Archaeologists discover 1,000-year-old ‘hand grenade’ among ancient ceramic shards in Jerusalem | Science & Tech News



Archaeologists have analysed residues from the internal surface of an ancient ceramic shard to discover it likely belonged to a 1,000-year-old hand grenade.

Four shards were uncovered in the Armenian Garden in Jerusalem – the site of an ancient royal palace – where researchers have unearthed a large number of relics dating back to the Byzantine Era.

They believe that a shard discovered there held the chemical ingredients for an explosive device “consistent with a medieval hand grenade”.
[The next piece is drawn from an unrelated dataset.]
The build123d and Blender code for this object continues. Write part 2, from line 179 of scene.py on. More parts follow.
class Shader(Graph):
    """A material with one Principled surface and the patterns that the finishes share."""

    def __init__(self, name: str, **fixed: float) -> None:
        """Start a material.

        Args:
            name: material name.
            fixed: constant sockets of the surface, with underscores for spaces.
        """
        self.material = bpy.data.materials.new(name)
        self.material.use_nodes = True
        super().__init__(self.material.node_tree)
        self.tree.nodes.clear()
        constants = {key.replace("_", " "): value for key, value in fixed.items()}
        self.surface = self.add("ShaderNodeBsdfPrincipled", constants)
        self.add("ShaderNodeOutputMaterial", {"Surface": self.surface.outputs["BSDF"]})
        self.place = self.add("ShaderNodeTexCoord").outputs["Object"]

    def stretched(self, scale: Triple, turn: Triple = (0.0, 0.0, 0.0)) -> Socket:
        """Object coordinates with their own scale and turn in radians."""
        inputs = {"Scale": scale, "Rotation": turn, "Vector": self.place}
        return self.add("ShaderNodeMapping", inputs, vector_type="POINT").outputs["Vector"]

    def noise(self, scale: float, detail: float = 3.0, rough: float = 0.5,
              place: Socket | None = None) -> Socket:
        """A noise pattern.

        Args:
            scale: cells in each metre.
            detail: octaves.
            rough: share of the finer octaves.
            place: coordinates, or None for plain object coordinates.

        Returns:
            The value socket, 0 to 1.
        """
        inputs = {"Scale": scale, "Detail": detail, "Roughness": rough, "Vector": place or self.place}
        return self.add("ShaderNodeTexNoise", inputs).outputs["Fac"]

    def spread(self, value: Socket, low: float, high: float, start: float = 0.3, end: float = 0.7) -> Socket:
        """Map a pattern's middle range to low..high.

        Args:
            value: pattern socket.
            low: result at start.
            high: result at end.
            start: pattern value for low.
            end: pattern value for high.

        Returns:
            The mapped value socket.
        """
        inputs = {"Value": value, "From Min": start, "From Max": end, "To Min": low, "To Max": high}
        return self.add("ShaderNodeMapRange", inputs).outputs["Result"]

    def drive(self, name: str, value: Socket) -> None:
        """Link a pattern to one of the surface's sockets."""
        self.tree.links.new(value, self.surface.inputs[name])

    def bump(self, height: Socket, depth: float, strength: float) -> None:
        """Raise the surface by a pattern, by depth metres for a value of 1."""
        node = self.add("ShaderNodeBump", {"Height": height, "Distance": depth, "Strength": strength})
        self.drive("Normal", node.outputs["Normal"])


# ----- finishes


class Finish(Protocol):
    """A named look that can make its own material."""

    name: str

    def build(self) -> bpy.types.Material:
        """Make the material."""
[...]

The Byzantine Empire was known to use early thermal weapons based on the invention of a combustible compound known as Greek fire – believed to have been based on naphtha and quicklime which was used to set fire to enemy ships.

Even before the use of gunpowder was pioneered in China, the Byzantine soldiers would pack the compound into stone, ceramic and later glass containers to create medieval grenades to target their enemies.
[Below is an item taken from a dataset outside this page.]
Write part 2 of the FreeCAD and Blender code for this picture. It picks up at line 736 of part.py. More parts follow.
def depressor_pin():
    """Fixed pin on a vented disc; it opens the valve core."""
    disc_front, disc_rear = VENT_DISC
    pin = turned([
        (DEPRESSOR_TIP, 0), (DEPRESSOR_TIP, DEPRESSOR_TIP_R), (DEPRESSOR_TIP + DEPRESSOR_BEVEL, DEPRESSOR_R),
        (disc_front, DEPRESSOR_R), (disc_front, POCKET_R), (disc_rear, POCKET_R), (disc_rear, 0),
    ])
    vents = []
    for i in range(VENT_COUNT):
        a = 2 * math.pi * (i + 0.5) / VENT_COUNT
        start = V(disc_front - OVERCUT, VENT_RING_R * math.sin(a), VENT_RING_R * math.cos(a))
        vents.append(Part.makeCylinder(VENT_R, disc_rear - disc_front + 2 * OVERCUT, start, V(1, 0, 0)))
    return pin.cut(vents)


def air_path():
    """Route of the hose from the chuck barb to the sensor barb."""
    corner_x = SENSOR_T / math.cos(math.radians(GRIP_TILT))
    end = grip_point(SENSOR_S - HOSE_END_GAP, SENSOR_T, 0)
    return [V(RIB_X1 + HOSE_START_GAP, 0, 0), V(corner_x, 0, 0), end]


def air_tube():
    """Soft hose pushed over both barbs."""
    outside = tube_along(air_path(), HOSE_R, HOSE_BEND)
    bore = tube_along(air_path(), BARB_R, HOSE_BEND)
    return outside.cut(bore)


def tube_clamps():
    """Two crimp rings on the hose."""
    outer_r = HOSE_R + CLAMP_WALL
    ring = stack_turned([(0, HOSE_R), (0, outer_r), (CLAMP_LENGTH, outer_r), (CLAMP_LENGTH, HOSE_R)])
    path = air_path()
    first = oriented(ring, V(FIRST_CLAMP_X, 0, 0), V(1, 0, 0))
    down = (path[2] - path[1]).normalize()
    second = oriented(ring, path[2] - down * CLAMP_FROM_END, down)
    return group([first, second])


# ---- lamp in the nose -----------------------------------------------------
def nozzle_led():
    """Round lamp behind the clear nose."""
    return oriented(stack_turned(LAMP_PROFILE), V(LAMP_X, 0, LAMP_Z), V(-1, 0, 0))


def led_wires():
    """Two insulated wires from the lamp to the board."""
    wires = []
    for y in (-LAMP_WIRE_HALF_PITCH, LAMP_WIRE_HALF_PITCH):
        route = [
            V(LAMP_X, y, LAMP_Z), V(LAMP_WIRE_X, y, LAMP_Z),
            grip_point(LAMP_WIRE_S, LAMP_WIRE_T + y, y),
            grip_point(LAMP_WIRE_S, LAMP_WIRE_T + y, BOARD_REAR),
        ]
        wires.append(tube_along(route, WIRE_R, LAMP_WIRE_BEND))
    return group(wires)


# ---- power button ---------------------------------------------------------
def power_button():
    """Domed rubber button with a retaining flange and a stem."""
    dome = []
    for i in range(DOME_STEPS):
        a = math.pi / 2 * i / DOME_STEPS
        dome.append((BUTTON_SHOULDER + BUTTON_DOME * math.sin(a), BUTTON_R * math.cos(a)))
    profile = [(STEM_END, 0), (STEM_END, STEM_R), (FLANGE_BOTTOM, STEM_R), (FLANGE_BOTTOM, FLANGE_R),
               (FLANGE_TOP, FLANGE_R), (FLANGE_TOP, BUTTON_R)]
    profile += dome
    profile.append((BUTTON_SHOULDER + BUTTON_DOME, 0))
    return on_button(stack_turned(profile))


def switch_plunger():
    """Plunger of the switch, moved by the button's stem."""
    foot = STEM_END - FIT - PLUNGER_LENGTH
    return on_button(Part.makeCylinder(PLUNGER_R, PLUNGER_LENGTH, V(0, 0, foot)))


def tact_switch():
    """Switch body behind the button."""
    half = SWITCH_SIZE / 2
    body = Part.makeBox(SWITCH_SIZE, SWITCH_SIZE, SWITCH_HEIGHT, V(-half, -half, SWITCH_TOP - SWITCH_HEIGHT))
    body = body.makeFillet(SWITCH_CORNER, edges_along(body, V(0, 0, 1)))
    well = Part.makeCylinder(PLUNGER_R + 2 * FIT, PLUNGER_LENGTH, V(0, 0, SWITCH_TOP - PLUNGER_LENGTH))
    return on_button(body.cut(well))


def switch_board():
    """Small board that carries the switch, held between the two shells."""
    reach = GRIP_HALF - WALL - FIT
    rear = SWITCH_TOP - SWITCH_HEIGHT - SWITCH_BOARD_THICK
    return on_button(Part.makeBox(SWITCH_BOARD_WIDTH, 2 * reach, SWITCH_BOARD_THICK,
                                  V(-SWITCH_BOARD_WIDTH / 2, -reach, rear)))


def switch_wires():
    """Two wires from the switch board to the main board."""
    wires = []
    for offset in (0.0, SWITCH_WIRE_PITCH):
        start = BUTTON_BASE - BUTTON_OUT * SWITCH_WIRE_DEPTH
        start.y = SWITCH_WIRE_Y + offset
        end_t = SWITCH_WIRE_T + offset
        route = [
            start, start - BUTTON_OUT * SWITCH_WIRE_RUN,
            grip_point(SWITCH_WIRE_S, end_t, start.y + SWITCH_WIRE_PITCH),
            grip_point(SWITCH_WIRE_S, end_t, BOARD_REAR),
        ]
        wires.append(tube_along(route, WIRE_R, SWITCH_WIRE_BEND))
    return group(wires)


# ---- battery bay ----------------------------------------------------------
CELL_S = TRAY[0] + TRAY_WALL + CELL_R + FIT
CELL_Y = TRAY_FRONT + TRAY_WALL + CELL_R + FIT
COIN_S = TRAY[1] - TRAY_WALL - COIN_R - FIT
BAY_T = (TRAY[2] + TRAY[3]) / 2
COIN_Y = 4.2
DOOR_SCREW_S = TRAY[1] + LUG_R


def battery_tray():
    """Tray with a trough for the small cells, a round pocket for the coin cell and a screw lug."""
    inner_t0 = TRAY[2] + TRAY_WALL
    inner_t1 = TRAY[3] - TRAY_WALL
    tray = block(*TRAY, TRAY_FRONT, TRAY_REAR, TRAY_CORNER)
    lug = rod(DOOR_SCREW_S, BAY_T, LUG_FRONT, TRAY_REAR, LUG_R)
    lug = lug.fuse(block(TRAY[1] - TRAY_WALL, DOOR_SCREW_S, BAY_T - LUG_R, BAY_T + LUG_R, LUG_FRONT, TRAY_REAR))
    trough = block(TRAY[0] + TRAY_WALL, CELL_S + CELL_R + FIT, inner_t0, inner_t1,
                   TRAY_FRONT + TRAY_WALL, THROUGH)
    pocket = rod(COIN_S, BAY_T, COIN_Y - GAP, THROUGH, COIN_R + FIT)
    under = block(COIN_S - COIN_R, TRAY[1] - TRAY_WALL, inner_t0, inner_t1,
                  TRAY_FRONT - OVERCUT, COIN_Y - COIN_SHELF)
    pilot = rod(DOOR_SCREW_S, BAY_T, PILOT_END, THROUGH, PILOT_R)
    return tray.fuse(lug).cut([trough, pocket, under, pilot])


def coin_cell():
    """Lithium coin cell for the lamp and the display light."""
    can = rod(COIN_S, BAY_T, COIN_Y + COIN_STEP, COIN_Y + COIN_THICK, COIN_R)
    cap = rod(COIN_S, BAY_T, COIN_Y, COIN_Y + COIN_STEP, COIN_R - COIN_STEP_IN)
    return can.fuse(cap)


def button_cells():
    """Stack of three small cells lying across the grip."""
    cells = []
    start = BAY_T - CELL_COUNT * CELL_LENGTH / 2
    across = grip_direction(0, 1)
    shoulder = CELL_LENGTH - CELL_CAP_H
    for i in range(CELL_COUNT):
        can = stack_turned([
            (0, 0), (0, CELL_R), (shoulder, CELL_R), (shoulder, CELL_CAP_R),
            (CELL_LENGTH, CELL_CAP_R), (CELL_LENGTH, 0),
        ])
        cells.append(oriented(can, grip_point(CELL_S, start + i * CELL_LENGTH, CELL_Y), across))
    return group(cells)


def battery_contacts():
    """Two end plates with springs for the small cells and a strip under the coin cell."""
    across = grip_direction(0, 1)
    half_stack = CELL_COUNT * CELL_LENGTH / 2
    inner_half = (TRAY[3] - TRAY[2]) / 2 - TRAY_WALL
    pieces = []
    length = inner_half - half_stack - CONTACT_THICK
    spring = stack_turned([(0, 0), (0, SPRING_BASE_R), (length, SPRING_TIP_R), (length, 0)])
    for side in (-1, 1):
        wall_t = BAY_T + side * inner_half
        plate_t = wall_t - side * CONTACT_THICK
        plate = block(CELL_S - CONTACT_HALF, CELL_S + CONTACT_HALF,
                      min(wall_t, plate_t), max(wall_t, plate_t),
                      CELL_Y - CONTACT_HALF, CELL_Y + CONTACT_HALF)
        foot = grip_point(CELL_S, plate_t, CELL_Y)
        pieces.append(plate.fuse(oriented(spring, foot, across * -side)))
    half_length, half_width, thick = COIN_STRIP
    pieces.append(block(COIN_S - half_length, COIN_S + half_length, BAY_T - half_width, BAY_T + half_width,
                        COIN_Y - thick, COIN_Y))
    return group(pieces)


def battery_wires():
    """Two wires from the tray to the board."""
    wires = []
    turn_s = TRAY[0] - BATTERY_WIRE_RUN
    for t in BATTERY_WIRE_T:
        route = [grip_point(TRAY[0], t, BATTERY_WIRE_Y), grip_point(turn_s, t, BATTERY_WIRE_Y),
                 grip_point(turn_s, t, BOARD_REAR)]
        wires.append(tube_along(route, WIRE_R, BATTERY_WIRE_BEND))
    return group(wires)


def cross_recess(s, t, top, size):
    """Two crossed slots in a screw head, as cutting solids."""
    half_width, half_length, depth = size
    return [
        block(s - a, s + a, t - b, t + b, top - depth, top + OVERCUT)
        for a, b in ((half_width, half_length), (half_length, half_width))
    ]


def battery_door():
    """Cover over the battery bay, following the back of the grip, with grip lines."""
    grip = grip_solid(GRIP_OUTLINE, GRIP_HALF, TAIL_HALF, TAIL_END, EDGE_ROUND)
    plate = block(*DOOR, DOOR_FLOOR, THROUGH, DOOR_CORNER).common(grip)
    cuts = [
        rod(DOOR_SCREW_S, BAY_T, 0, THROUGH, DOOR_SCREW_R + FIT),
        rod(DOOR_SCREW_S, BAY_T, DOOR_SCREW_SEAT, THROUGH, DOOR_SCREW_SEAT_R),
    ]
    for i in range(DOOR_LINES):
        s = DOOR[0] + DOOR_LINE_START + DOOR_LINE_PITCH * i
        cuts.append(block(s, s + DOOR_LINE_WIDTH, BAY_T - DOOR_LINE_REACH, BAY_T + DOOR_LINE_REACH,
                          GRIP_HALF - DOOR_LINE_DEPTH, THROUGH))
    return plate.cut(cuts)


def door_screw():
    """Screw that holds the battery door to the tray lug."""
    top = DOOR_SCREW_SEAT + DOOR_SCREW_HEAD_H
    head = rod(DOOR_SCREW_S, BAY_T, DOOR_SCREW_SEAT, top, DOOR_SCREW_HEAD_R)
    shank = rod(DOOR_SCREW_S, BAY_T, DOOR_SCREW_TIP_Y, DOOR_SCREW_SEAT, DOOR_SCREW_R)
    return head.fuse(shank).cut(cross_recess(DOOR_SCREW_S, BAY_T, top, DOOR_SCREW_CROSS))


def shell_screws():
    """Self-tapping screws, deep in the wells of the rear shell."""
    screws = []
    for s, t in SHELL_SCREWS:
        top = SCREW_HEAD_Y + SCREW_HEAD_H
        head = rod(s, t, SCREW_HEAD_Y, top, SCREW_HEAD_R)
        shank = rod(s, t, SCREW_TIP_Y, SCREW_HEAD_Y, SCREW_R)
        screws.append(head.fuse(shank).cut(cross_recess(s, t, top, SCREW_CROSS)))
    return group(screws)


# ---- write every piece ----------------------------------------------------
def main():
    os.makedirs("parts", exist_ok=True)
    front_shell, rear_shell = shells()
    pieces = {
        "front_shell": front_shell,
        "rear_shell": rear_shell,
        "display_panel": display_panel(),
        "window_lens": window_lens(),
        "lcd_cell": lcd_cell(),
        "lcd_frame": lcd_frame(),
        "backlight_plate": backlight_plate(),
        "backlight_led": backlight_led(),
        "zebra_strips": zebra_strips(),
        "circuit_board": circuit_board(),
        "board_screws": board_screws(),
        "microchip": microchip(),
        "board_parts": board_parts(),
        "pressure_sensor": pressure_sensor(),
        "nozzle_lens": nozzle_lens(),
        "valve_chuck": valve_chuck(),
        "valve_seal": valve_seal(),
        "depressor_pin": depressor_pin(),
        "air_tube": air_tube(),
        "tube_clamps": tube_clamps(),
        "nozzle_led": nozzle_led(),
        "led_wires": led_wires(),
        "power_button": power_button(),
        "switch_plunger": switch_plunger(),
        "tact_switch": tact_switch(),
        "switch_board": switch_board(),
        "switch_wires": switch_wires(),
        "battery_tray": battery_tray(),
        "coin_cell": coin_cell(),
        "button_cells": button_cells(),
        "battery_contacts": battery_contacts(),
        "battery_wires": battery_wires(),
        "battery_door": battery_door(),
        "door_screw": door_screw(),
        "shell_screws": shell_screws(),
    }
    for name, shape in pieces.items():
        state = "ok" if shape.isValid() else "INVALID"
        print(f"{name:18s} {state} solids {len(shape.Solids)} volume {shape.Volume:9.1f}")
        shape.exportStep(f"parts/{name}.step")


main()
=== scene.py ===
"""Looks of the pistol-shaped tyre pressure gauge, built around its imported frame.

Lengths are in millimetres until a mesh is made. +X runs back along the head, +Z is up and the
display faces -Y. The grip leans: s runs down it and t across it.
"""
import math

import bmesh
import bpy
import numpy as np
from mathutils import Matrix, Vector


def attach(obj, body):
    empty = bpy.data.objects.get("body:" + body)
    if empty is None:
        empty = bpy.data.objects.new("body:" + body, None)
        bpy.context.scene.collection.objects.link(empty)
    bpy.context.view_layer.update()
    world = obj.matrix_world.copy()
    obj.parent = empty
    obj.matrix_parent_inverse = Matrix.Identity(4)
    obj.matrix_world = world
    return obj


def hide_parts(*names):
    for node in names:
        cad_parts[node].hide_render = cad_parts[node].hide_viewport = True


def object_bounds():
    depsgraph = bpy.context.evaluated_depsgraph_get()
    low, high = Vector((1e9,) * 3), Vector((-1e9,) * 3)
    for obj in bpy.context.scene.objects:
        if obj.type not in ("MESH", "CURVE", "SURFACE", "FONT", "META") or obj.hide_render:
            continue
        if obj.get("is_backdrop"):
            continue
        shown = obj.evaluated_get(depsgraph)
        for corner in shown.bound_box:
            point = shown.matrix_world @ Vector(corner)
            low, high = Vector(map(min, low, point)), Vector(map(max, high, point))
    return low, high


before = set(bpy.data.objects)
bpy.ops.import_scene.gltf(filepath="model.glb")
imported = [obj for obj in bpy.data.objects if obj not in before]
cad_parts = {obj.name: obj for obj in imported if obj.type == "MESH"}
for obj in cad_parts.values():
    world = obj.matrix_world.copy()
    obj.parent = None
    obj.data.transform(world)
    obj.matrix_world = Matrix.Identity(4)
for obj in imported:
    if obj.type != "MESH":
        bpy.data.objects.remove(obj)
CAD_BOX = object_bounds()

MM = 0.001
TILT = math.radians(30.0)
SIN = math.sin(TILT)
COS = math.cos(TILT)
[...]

Evidence of one such grenade has been uncovered in research led by Professor Carney Matheson at Griffith University in Australia, and was published in the journal PLOS One.

Professor Matheson said: “These vessels have been reported during the time of the Crusades as grenades thrown against Crusader strongholds producing loud noises and bright flashes of light.”

The team analysed the residues on the inside of four shards to uncover what kind of compounds were present inside them, and these residues alongside the shape of the vessels helped indicate what they were used for.

One of them had residue indicating the vessel held oils, while the others held either medicinal contents or scented materials.

But the fourth shard was unique. It had very thick walls and no decoration and a sphero-conical shape – and the residue contained phosphorus, suggesting it contained historical incendiary materials.

According to the researchers the fourth shard was unique because – while the others contained valuable contents stored at the royal palace – it belonged to one of the explosive weapons used in the palace’s destruction.

“Some researchers had proposed the vessels were used as grenades and held black powder, an explosive invented in ancient China and known to have been introduced into the Middle East and Europe by the 13th century,” the professor added.

“It has been proposed that black powder may have been introduced to the Middle East earlier, as early as these vessels from the 9th-11th century – however, this research has shown that it is not black powder and likely a locally invented explosive material,” he added.